* _STATED EXERCISE_:
Go through the material and pull out every line with the string "that" in it.

[Data entries]
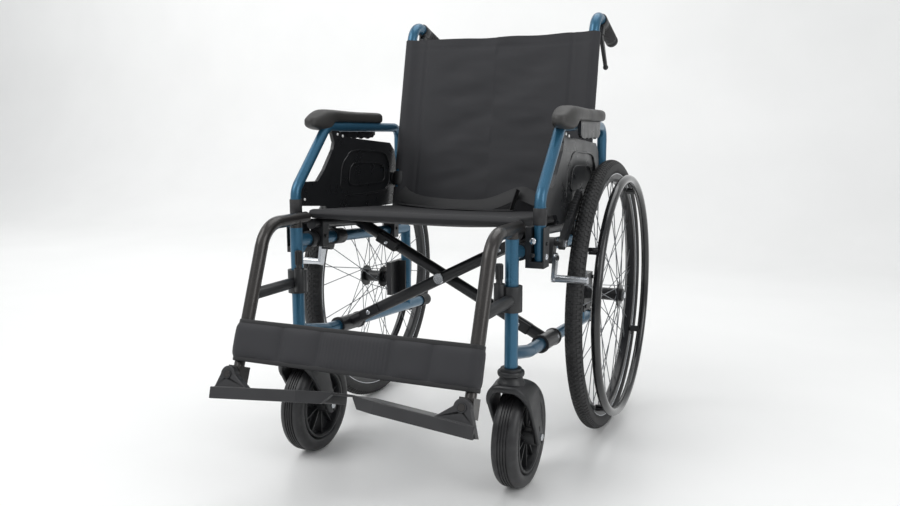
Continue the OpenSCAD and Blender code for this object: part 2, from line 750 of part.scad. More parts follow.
// Parking brake shoe: arm with the cross bar that presses on the tyre
module brake_shoe(s) {
    arm_t = 7;
    bar_l = 72;
    color(bright_metal) side(s) difference() {
        union() {
            upright(mount_x + air) link(shoe_axis, shoe_end, 10, 8, arm_t);
            upright(mount_x + air) translate(shoe_end) cylinder(r = 6.5, h = bar_l);
        }
        upright(mount_x - 1) translate(shoe_axis) cylinder(r = 5 + slip, h = arm_t + 3);
    }
}

// Half of the cross brace: sleeve on one lower tube, arm, and the other side's seat rail
module brace_half(n) {
    arm_l = norm([frame_x + rail_x, rail_up]);
    color(tube_black) translate([0, shift_y, 0]) raked() difference() {
        union() {
            translate([frame_x, n - sleeve_l / 2, 0]) rotate([-90, 0, 0]) cylinder(r = clamp_r, h = sleeve_l);
            translate([frame_x, n, 0]) rotate([0, brace_angle - 90, 0]) cylinder(r = post_r, h = arm_l);
            translate([-rail_x, along(rail_front, rail_up), rail_up]) rotate([-90, 0, 0])
                cylinder(d = rail_d, h = along(rail_rear, rail_up) - along(rail_front, rail_up));
        }
        translate([frame_x, n - sleeve_l, 0]) rotate([-90, 0, 0])
            cylinder(r = post_r + slip, h = 2 * sleeve_l);
        translate([0, n - post_r - 1, bolt_up]) rotate([-90, 0, 0]) cylinder(r = pin_r + slip, h = frame_d + 2);
    }
}

module brace_front() {
    mirror([1, 0, 0]) brace_half(front_n);
}

module brace_rear() {
    brace_half(rear_n);
}

// Bolt through the middle of the brace
module brace_bolt() {
    reach = brace_gap + frame_d;
    color(bright_metal) translate([0, shift_y, 0]) raked()
        translate([0, front_n - post_r - 1, bolt_up]) rotate([-90, 0, 0]) {
            cylinder(r = pin_r, h = reach + 2);
            translate([0, 0, -5]) cylinder(r = 11, h = 5.5);
            translate([0, 0, reach + 1.5]) cylinder(r = 11, h = 6);
        }
}

// Seat sling: padded cloth across the two seat rails
module seat_sling() {
    over = rail_up + rail_d / 2 + air;
    n0 = along(-seat_reach, over);
    color(cloth_black) translate([0, shift_y, 0]) raked() translate([0, n0, over + seat_t / 2])
        rotate([-90, 0, 0]) linear_extrude(along(-25, over) - n0)
            soft_rect(2 * rail_x + rail_d - 4, seat_t, 8);
}

// Back sling: cloth panel with a sleeve round each cane
module back_sling() {
    sleeve_in = post_r + air;
    sleeve_out = sleeve_in + back_t;
    low = (470 - cane_foot[1]) / cos(back_lean);
    high = (back_top_z - 2 - cane_foot[1]) / cos(back_lean);
    window = (arm_hinge_z - cane_foot[1]) / cos(back_lean) - 22;
    color(cloth_black) translate([0, shift_y, 0]) on_cane(0) difference() {
        translate([0, 0, low]) linear_extrude(high - low) difference() {
            union() {
                for (x = [-cane_x, cane_x]) translate([x, 0]) circle(r = sleeve_out);
                translate([-cane_x, -sleeve_out]) square([2 * cane_x, back_t]);
            }
            for (x = [-cane_x, cane_x]) translate([x, 0]) circle(r = sleeve_in);
        }
        for (x = [-cane_x, cane_x]) translate([x - 24, -sleeve_out - 1, window]) cube([48, 60, 44]);
    }
}

// Calf strap across the front of the hangers
module calf_strap() {
    strap_t = 4;
    over = 14;
    color(cloth_black) translate([0, shift_y + leg_y(strap_z), strap_z]) rotate([-hanger_lean, 0, 0])
        translate([-frame_x - over, -post_r - air - strap_t, -strap_h / 2])
            cube([2 * (frame_x + over), strap_t, strap_h]);
}

side_frame(1);  // side_frame_left
side_frame(-1);  // side_frame_right
back_cane(1);  // back_cane_left
back_cane(-1);  // back_cane_right
push_grip(1);  // push_grip_left
push_grip(-1);  // push_grip_right
grip_bracket(1);  // grip_bracket_left
grip_bracket(-1);  // grip_bracket_right
attendant_lever(1);  // attendant_lever_left
attendant_lever(-1);  // attendant_lever_right
tipping_tip(1);  // tipping_tip_left
tipping_tip(-1);  // tipping_tip_right
axle_block(1);  // axle_block_left
axle_block(-1);  // axle_block_right
seat_saddles(1);  // seat_saddles_left
seat_saddles(-1);  // seat_saddles_right
arm_socket(1);  // arm_socket_left
arm_socket(-1);  // arm_socket_right
arm_hinge(1);  // arm_hinge_left
arm_hinge(-1);  // arm_hinge_right
armrest_tube(1);  // armrest_tube_left
armrest_tube(-1);  // armrest_tube_right
arm_pad(1);  // arm_pad_left
arm_pad(-1);  // arm_pad_right
side_panel(1);  // side_panel_left
side_panel(-1);  // side_panel_right
rear_tyre(1);  // rear_tyre_left
rear_tyre(-1);  // rear_tyre_right
rear_rim(1);  // rear_rim_left
rear_rim(-1);  // rear_rim_right
rear_hub(1);  // rear_hub_left
rear_hub(-1);  // rear_hub_right
handrim(1);  // handrim_left
handrim(-1);  // handrim_right
caster_fork(1);  // caster_fork_left
caster_fork(-1);  // caster_fork_right
caster_tyre(1);  // caster_tyre_left
caster_tyre(-1);  // caster_tyre_right
caster_rim(1);  // caster_rim_left
caster_rim(-1);  // caster_rim_right
hanger(1);  // hanger_left
hanger(-1);  // hanger_right
hanger_clamp(1);  // hanger_clamp_left
hanger_clamp(-1);  // hanger_clamp_right
footrest_rod(1);  // footrest_rod_left
footrest_rod(-1);  // footrest_rod_right
footplate(1);  // footplate_left
footplate(-1);  // footplate_right
brake_mount(1);  // brake_mount_left
brake_mount(-1);  // brake_mount_right
brake_lever(1);  // brake_lever_left
brake_lever(-1);  // brake_lever_right
brake_shoe(1);  // brake_shoe_left
brake_shoe(-1);  // brake_shoe_right
brace_front();
brace_rear();
brace_bolt();
seat_sling();
back_sling();
calf_strap();
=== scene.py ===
"""Finishes, upholstery and details of a folding wheelchair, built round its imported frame."""

import json
import math

import bmesh
import bpy
from bpy.props import FloatProperty, FloatVectorProperty, IntProperty, PointerProperty, StringProperty
from mathutils import Matrix, Vector, noise


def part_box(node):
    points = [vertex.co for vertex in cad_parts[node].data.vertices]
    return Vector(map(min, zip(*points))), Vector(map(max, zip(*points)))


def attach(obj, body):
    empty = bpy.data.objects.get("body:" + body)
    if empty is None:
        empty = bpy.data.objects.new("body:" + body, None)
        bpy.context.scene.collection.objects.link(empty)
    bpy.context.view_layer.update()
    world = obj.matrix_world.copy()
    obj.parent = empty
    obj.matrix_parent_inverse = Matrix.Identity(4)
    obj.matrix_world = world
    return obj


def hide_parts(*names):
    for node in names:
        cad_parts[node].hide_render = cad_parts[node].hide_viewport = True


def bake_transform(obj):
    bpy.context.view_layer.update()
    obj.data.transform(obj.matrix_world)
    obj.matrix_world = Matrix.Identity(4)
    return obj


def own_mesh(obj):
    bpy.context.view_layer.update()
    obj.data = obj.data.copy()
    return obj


bl_info = {
    "name": "Folding Wheelchair Finish",
    "version": (1, 0, 0),
    "blender": (4, 5, 0),
    "location": "View3D > Sidebar > Wheelchair",
    "description": "Upholstery, tyres, fittings and finishes of a folding wheelchair",
    "category": "Add Mesh",
}

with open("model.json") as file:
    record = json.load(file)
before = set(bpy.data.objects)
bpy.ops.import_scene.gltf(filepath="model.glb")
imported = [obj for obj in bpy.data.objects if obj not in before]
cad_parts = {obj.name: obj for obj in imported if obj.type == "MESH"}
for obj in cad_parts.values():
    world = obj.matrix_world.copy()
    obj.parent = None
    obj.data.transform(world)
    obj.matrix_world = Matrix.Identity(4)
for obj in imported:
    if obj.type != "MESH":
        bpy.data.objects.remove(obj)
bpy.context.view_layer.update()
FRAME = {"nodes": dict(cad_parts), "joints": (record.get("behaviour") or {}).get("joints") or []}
MM = 0.001
SIDES = (("left", 1), ("right", -1))


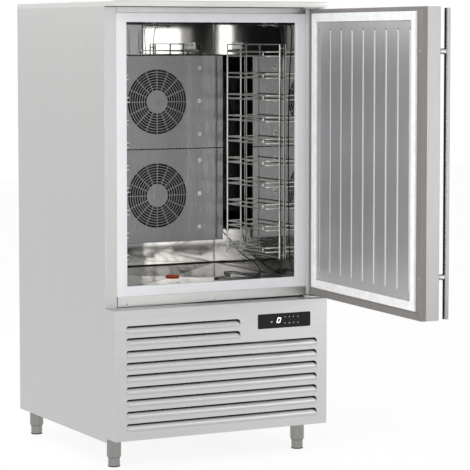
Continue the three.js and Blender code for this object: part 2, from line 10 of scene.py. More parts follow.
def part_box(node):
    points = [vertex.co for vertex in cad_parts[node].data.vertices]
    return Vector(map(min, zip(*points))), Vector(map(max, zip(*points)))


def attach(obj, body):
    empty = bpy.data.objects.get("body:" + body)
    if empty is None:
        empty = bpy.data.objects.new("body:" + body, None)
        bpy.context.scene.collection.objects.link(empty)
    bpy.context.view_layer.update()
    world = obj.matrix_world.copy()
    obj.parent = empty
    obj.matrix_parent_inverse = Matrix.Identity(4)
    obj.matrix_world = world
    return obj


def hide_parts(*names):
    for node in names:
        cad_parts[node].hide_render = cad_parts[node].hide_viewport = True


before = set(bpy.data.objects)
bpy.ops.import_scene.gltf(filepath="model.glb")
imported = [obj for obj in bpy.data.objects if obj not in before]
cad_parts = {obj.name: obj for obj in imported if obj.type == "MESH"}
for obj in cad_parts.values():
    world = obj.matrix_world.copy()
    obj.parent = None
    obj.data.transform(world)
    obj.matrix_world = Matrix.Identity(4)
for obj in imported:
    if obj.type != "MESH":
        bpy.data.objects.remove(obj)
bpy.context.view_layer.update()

bl_info = {
    "name": "Blast chiller",
    "version": (1, 0, 0),
    "blender": (4, 5, 0),
    "location": "3D View > Sidebar > Chiller",
    "description": "Dresses the frame of an upright blast chiller piece by piece",
    "category": "Object",
}

# ------------------------------------------------------------------ places

# Pieces are drawn in metres in the cabinet's own axes: x = 0 is the middle of the cabinet, y = 0 is
# the carcass face that the door closes on, z = 0 is the floor. The door is drawn closed.
HALF_WIDTH, FRONT_Y, BACK_Y = 0.4, -0.075, 0.755
LEFT_PANEL_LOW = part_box("left_side_panel")[0]
CABINET = Matrix.Translation((LEFT_PANEL_LOW.x + HALF_WIDTH, LEFT_PANEL_LOW.y, 0.0))
HINGE_PIN = Vector((0.3845, -0.0355, 0.0))
DOOR_OPEN = math.radians(86.3)
DOOR = (
    CABINET
    @ Matrix.Translation(HINGE_PIN)
    @ Matrix.Rotation(DOOR_OPEN, 4, "Z")
    @ Matrix.Translation(-HINGE_PIN)
)
# The way that the heights of a turned profile point.
FACING = {
    "up": Matrix(),
    "front": Matrix.Rotation(math.radians(90), 4, "X"),
    "back": Matrix.Rotation(math.radians(-90), 4, "X"),
    "left": Matrix.Rotation(math.radians(-90), 4, "Y"),
}


def linear(red, green, blue):
    """A colour given as screen values from 0 to 255, as scene values from 0 to 1."""
    return tuple(
        v / 12.92 if v <= 0.04045 else ((v + 0.055) / 1.055) ** 2.4
        for v in (red / 255, green / 255, blue / 255)
    )


# ------------------------------------------------------------------ sizes and colours


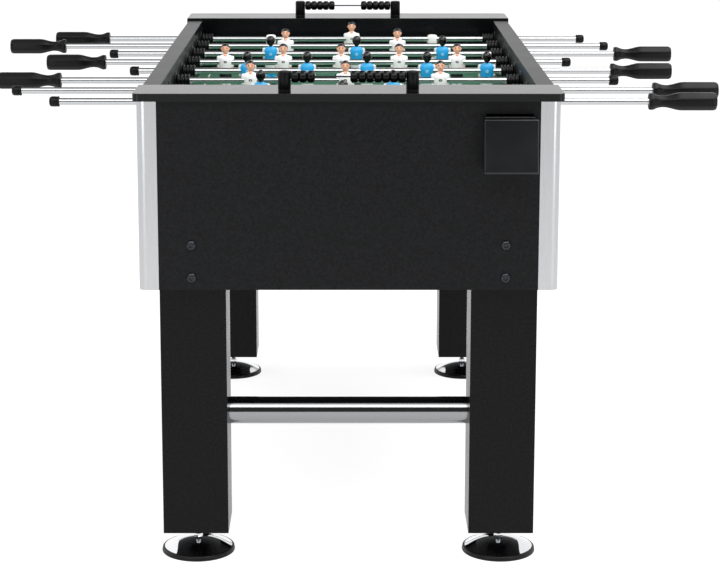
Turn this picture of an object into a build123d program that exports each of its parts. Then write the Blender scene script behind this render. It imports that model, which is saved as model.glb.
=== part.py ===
from build123d import *
import math
import os

# Foosball table, in millimetres. The front end faces -Y, +X is to its right and Z runs up from the floor.
# The origin is on the floor at the middle of the table.

# Overall sizes
TABLE_LENGTH = 1422.0
TABLE_WIDTH = 762.0
TABLE_HEIGHT = 875.0

# Cabinet
END_RAIL_DEPTH = 121.0
END_RAIL_THICKNESS = 14.0
SIDE_RAIL_THICKNESS = 9.0
RAIL_CORNER_RADIUS = 11.0
RAIL_EDGE_RADIUS = 1.5
PLAY_HALF_WIDTH = 344.0
CABINET_HALF_WIDTH = 374.0
CABINET_HALF_LENGTH = 702.0
CABINET_HEIGHT = 341.5
END_PANEL_THICKNESS = 24.0
TRIM_THICKNESS = 1.4
TRIM_CORNER_RADIUS = 15.0
TRIM_FLANGE = 36.0

# Field and goals
FIELD_BELOW_RODS = 76.0
FIELD_SHEET_THICKNESS = 1.0
FIELD_BOARD_THICKNESS = 15.0
CLEAT_SIZE = 20.0
GOAL_WALL_THICKNESS = 12.0
GOAL_WIDTH = 204.0
GOAL_HEIGHT = 64.0

# Ball returns
RETURN_CENTRE_X = 285.0
RETURN_WIDTH = 95.0
RETURN_TOP = 833.5
RETURN_BOTTOM = 738.5
RETURN_DEPTH_TOP = 40.0
RETURN_DEPTH_BOTTOM = 50.0
RETURN_WALL = 3.0
WINDOW_WIDTH = 84.0
WINDOW_TOP = 838.0
RAMP_THICKNESS = 8.0

# Legs, feet and cross tubes
LEG_SIZE = 120.0
LEG_OUTER_X = 341.0
LEG_BOTTOM = 53.0
LEG_TOP = 650.0
LEG_EDGE_RADIUS = 2.0
BOLT_HEIGHTS = (541.7, 601.0)
BOLT_RADIUS = 5.0
BOLT_HEAD_RADIUS = 9.3
BOLT_HEAD_HEIGHT = 5.0
BOLT_LENGTH = 75.0
TUBE_RADIUS = 25.0
TUBE_WALL = 1.5
TUBE_HEIGHT = 271.5
FOOT_RADIUS = 68.0
FOOT_RING_HEIGHT = 9.0
FOOT_DOME_TOP = 27.0
STUD_RADIUS = 5.0
STUD_CLEARANCE = 0.06
STUD_GRIP = 50.0

# Rods
ROD_RADIUS = 6.35
ROD_CLEARANCE = 0.06
ROD_BELOW_TOP = 41.0
ROD_COUNT = 8
ROD_PITCH = 148.0
BEARING_BARREL_RADIUS = 13.0
BEARING_FLANGE_RADIUS = 18.0
BEARING_INNER_FLANGE = 4.0
BEARING_OUTER_FLANGE = 3.5
BUMPER_RADIUS = 13.0
BUMPER_GROOVE_RADIUS = 10.5
BUMPER_RIBS = 4
BUMPER_LENGTH = 25.0

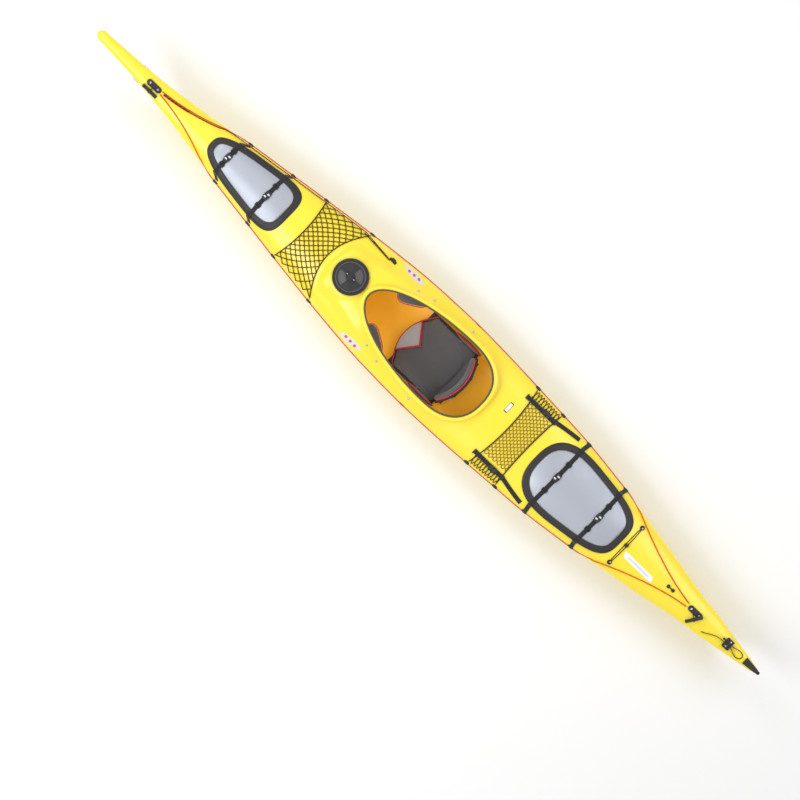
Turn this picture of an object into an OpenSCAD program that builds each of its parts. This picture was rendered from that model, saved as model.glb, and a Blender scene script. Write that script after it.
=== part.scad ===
// Touring sea kayak with hatches, cockpit fittings and deck rigging.
// +X points to the bow, +Y to port, +Z up.  The keel's flat middle rests at z = 0.

/* [Hull] */
// Overall length of the hull
hull_len = 4880; // [4780:10:5900]
// Reach of the rudder bracket behind the stern
bracket_out = 20; // [16:1:26]
// Greatest beam of the hull
hull_beam = 588; // [560:2:710]
// Height of the bow tip above the keel
bow_height = 424; // [400:1:510]
// Wall of the hull and the deck
hull_wall = 5; // [4:0.5:6]
// Half width of the flat strip under the middle of the keel
keel_flat = 45; // [30:1:60]

/* [Cockpit] */
// Length of the cockpit opening
cockpit_len = 839; // [700:1:860]
// Width of the cockpit opening
cockpit_w = 420; // [350:1:430]
// Width of the coaming's lip outside the opening
lip_w = 22; // [16:1:28]
// Length of the seat pan
seat_len = 340; // [290:1:350]
// Half width of the seat pan
seat_half = 188; // [160:1:200]
// Thickness of the seat pad
seat_pad_t = 14; // [8:1:18]
// Height of the backrest
backrest_h = 120; // [100:1:150]

/* [Hatches] */
// Length of the front hatch cover
front_hatch_len = 574; // [480:1:600]
// Width of the front hatch cover at its middle
front_hatch_w = 266; // [220:1:280]
// Length of the rear hatch cover
rear_hatch_len = 645; // [540:1:680]
// Width of the rear hatch cover at its middle
rear_hatch_w = 396; // [330:1:400]
// Width of a cover's black frame
frame_w = 30; // [22:1:36]
// Outer diameter of the round day hatch
day_hatch_d = 199; // [166:1:215]
// Depth of the pod under the day hatch
pod_depth = 110; // [60:1:130]

/* [Rigging] */
// Width of the hatch straps
strap_w = 25; // [20:1:30]
// Thickness of the webbing
strap_t = 2; // [1.5:0.1:3]
// Diameter of the deck line
line_d = 6; // [4:0.5:7]
// Diameter of the painter
painter_d = 8; // [6:0.5:9]
// Diameter of the elastic cord
elastic_d = 5; // [4:0.5:6]
// Length of the carrying toggles
toggle_len = 100; // [80:1:120]
// Diameter of the carrying toggles
toggle_d = 21; // [18:1:25]
// Length of a foot rail
rail_len = 400; // [330:1:400]
// Bore of the bow security eye
eye_bore = 12; // [10:0.5:16]
// Bore for the rudder pin in the stern bracket
rudder_bore = 10; // [8:0.5:12]

/* [Hidden] */

gap = 0.4;              // clearance between a fitting and what it sits on
yellow = [0.98, 0.80, 0.08];
black = [0.13, 0.12, 0.13];
silver = [0.72, 0.75, 0.80];
grey = [0.33, 0.33, 0.36];
steel = [0.75, 0.75, 0.77];
red = [0.85, 0.25, 0.15];

// Lines of the hull at its design size: station, half beam, keel, gunwale and deck ridge.
design_len = 4880;
design_beam = 588;
design_height = 424;
LINES = [
  [0, 28, 384, 402, 424], [60, 30, 360, 389, 417], [160, 36, 300, 366, 398],
  [300, 44, 202, 338, 370], [420, 55, 124, 312, 344], [500, 64, 82, 296, 330],
  [600, 78, 48, 276, 321], [720, 96, 31, 256, 315], [860, 119, 23, 238, 311],
  [1020, 142, 16, 229, 309], [1200, 167, 11, 222, 309], [1480, 206, 6, 214, 316],
  [1780, 245, 0, 208, 328], [2000, 269, 0, 204, 326], [2160, 283, 0, 202, 316],
  [2320, 290, 0, 200, 299], [2500, 294, 0, 199, 284], [2680, 291, 0, 199, 280],
  [2850, 284, 0, 200, 281], [3180, 265, 6, 202, 285], [3400, 250, 11, 203, 286],
  [3700, 213, 17, 205, 288], [3900, 183, 20, 208, 290], [4120, 148, 25, 216, 291],
  [4380, 98, 30, 238, 291], [4520, 78, 37, 252, 292], [4600, 65, 51, 260, 293],
  [4680, 51, 88, 267, 294], [4740, 41, 144, 274, 295], [4790, 32, 190, 279, 296],
  [4880, 16, 205, 271, 291]];

function smooth(t) = let (u = min(1, max(0, t))) u * u * (3 - 2 * u);
function mix(a, b, t) = a + (b - a) * t;
function power(v, e) = sign(v) * pow(abs(v), e);
function row_of(s) = min(len(LINES) - 2, max(0, len([for (r = LINES) if (r[0] <= s) 1]) - 1));
function slope(i, c) = let (a = max(0, i - 1), b = min(len(LINES) - 1, i + 1))
  (LINES[b][c] - LINES[a][c]) / (LINES[b][0] - LINES[a][0]);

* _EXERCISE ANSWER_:
// Parking brake shoe: arm with the cross bar that presses on the tyre
# the carcass face that the door closes on, z = 0 is the floor. The door is drawn closed.
# The way that the heights of a turned profile point.
Turn this picture of an object into a build123d program that exports each of its parts. Then write the Blender scene script behind this render. It imports that model, which is saved as model.glb.
Turn this picture of an object into an OpenSCAD program that builds each of its parts. This picture was rendered from that model, saved as model.glb, and a Blender scene script. Write that script after it.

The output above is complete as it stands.